Attorney general pushes for reform after the court finds news outlets liable for defamatory comments on their social media posts.

Australia’s top legal officer has urged her state counterparts to redraft the country’s defamation law after the Australian High Court ruled that publishers of social media posts are liable for readers’ comments.

Michaelia Cash, the federal attorney general, made the appeal in a letter to her state counterparts, the Reuters news agency reported on Thursday.

The appeal follows a High Court judgement last month that said Australian news outlets are responsible for defamatory comments posted by readers on their social media posts.

The ruling sent shockwaves through the industry.

Media giant CNN, which is owned by AT&T, has now blocked Australians from its Facebook pages, while the Australian arm of British newspaper The Guardian says it has disabled comments below most articles posted to the platform.

Elected leaders of two states and territories have also turned off their Facebook comments.

The ruling has added a sense of urgency to Cash’s review of the responsibility of hosts of internet forums have in defamation complaints.

She is conducting the review along with her eight state and territory counterparts.

“I have received considerable feedback from stakeholders regarding the potential implications of the High Court’s decision,” Cash wrote in her letter.

“While I refrain from commenting on the merits of the Court’s decision, it is clear from stakeholder reactions … that our work to ensure that defamation law is fit-for-purpose in the digital age remains critical.”

The review would enable “closer consideration of appropriate protections for individuals and organisations with social media accounts, including in relation to defamatory materials posted by third parties”, Cash wrote.

She added that she would “support defamation law reform remaining on the … agenda”.

The review, which has been taking place throughout 2021 and has published 36 submissions on its website, will also examine whether Facebook should be liable for users’ defamatory posts.

The social media giant, in a submission to the review, contended it should not be held liable since it has relatively little ability to monitor and remove content posted under publishers’ pages.

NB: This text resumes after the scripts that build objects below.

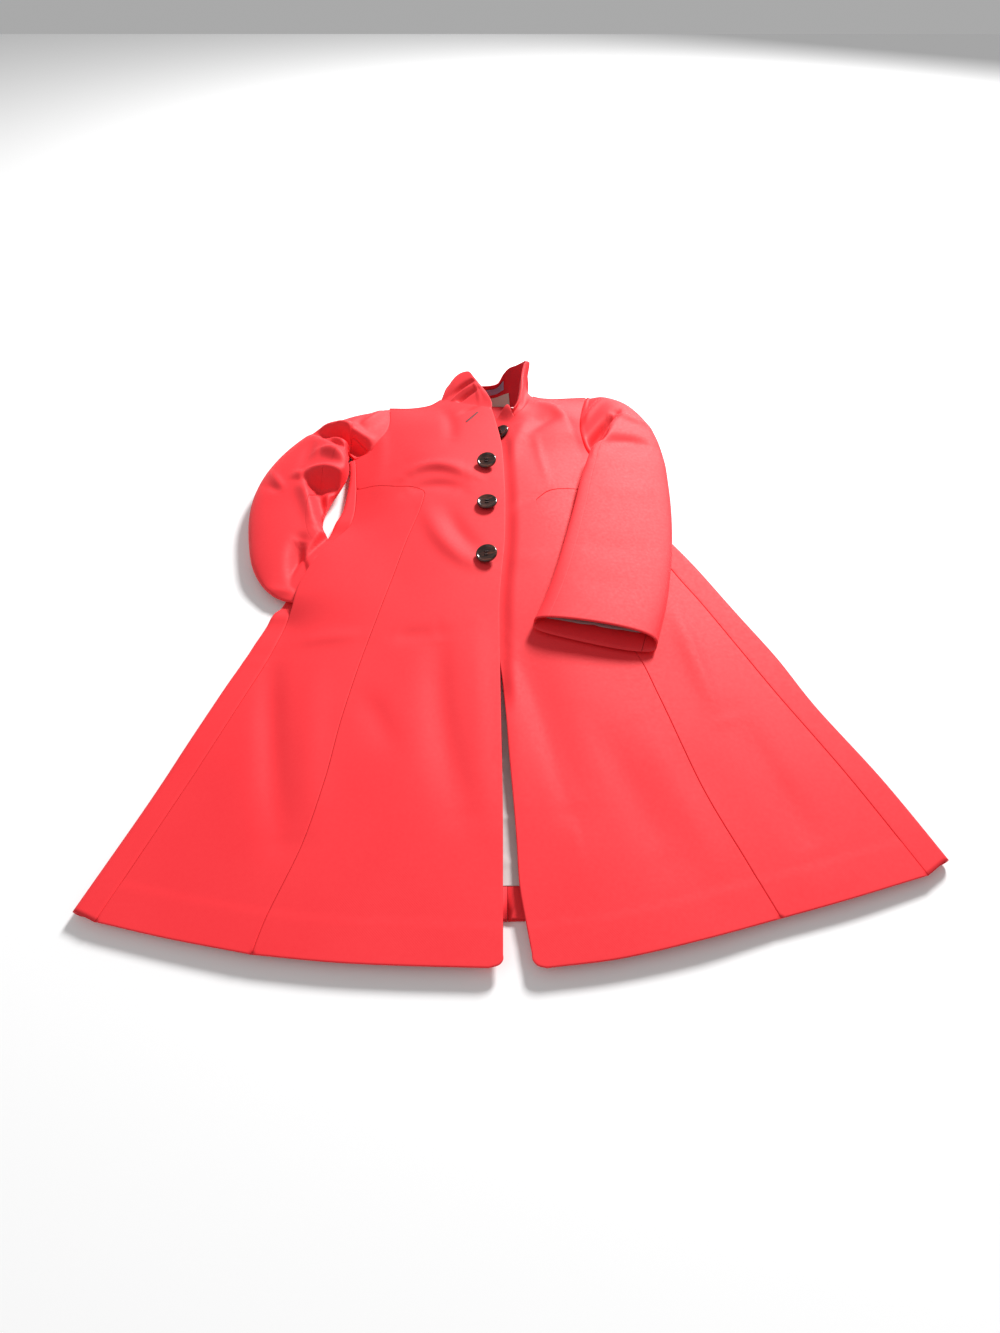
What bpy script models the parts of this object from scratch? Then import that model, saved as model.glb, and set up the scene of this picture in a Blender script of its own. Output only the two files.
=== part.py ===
"""A women's funnel neck coat, laid flat on its back on a floor, front up.

Metres, +Z up. X runs across the coat, Y from the hem to the collar. The wearer's right is at -X.
While the pieces are made, x = 0 is near the centre front and y = 0 is the front hem. At the end
the whole coat moves so that the origin is at the bottom centre of its box.
Every cloth piece is a closed wall. Plan curves give its outline and height posts give its form.
"""
import math

import bpy
import numpy as np
from mathutils import Matrix, Vector
from mathutils.geometry import delaunay_2d_cdt

# Driving sizes
CLOTH = 0.0022           # wall of the bonded wool crepe
COLLAR_CLOTH = 0.0030    # the collar is cloth and facing together
LINING = 0.0010          # satin, with the air behind it
SEAM_GAP = 0.0003        # between two pieces that are sewn together
LAYER_GAP = 0.0005       # between a flat layer and the one on it
BUTTON_DIAMETER = 0.029
BUTTON_THICK = 0.0046
SHANK_LENGTH = 0.0022
SHANK_RADIUS = 0.0022
LOOP = dict(left=-0.036, right=0.0065, low=0.52, high=0.72)     # on the back collar: x, and shares
LABEL = dict(left=-0.0160, right=0.0145, low=0.10, high=0.46)   # of the way up it
TRIM_THICK = 0.0009

# How finely the walls are faceted
EDGE_STEP = 0.038
FIELD_STEP = 0.040
ARM_STEP = 0.010

# Outlines in plan, each from the hem towards the collar, as (x, y)
FRONT_EDGE_RIGHT = [
    (0.003, 0.012), (0.003, 0.061), (0.003, 0.165), (0.001, 0.290), (0.000, 0.378), (0.000, 0.442),
    (0.003, 0.494), (0.007, 0.550), (0.008, 0.621), (0.007, 0.678), (0.004, 0.755), (0.001, 0.783),
    (-0.004, 0.816), (-0.0135, 0.868),
]
FRONT_EDGE_LEFT = [
    (0.028, 0.012), (0.024, 0.036), (0.018, 0.075), (0.016, 0.118), (0.0135, 0.160), (0.0095, 0.217),
    (0.0065, 0.268), (0.0025, 0.320), (-0.003, 0.370), (-0.009, 0.430), (-0.020, 0.490), (-0.034, 0.540),
    (-0.040, 0.610), (-0.041, 0.680), (-0.040, 0.740), (-0.036, 0.790), (-0.028, 0.832),
    (-0.012, 0.860),
]
NECK_FLAP_LEFT = [(-0.012, 0.860), (0.000, 0.870), (0.008, 0.874), (0.0145, 0.872), (0.019, 0.862),
                  (0.0235, 0.853)]
NECKLINE_LEFT = [(0.0235, 0.853), (0.036, 0.866), (0.046, 0.890), (0.052, 0.908), (0.056, 0.921)]
NECKLINE_RIGHT = [(-0.0135, 0.868), (-0.033, 0.877), (-0.055, 0.888), (-0.078, 0.903),
                  (-0.1005, 0.9205)]
SHOULDER_RIGHT = [(-0.1005, 0.9205), (-0.115, 0.907), (-0.130, 0.902), (-0.160, 0.899),
                  (-0.186, 0.900)]
SHOULDER_LEFT = [(0.056, 0.921), (0.068, 0.918), (0.088, 0.921), (0.112, 0.926), (0.146, 0.927)]
ARMHOLE_RIGHT = [(-0.186, 0.900), (-0.181, 0.862), (-0.182, 0.832), (-0.191, 0.806),
                 (-0.205, 0.781), (-0.228, 0.768)]
ARMHOLE_LEFT = [(0.146, 0.927), (0.138, 0.895), (0.131, 0.850), (0.131, 0.810), (0.138, 0.775),
                (0.152, 0.748), (0.168, 0.738)]
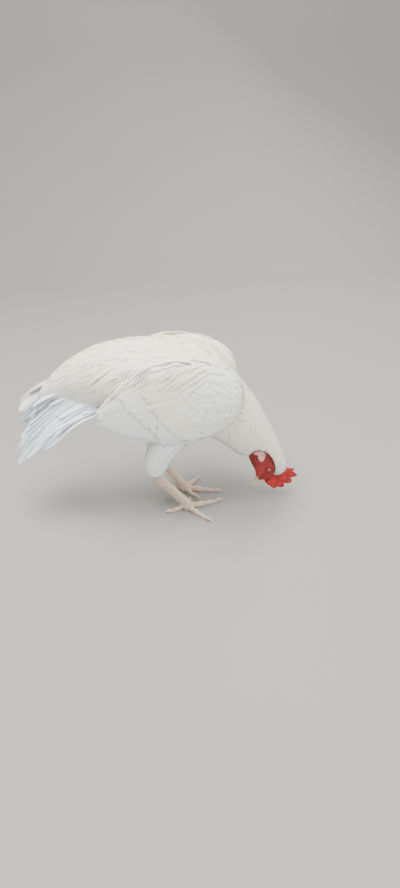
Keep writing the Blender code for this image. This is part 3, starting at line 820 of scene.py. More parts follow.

Facebook was not part of the court case over defamatory user comments.

The case, which is ongoing, involves Fairfax Media Publications, Nationwide News and Australian News Channel.

Former juvenile detainee Dylan Voller had sued the three media businesses over allegedly defamatory comments posted on the Facebook pages of their newspaper and television programmes.

Voller had said that after stories referring to him were posted on the news companies’ Facebook pages, a number of third-party users made defamatory comments.

He alleged that the news outlets were liable as the publishers.

The High Court agreed.

“The acts of the [media companies] in facilitating, encouraging and thereby assisting the posting of comments by the third-party Facebook users rendered them publishers of those comments,” Justice Rothman found last month.

The case will now return to the New South Wales Supreme Court to determine if any of the comments defamed Voller.

Following the High Court ruling, News Corp Australia, which owns the two broadcast programmes and two of the three newspapers targeted in the defamation case, called for Australia’s defamation law to be changed.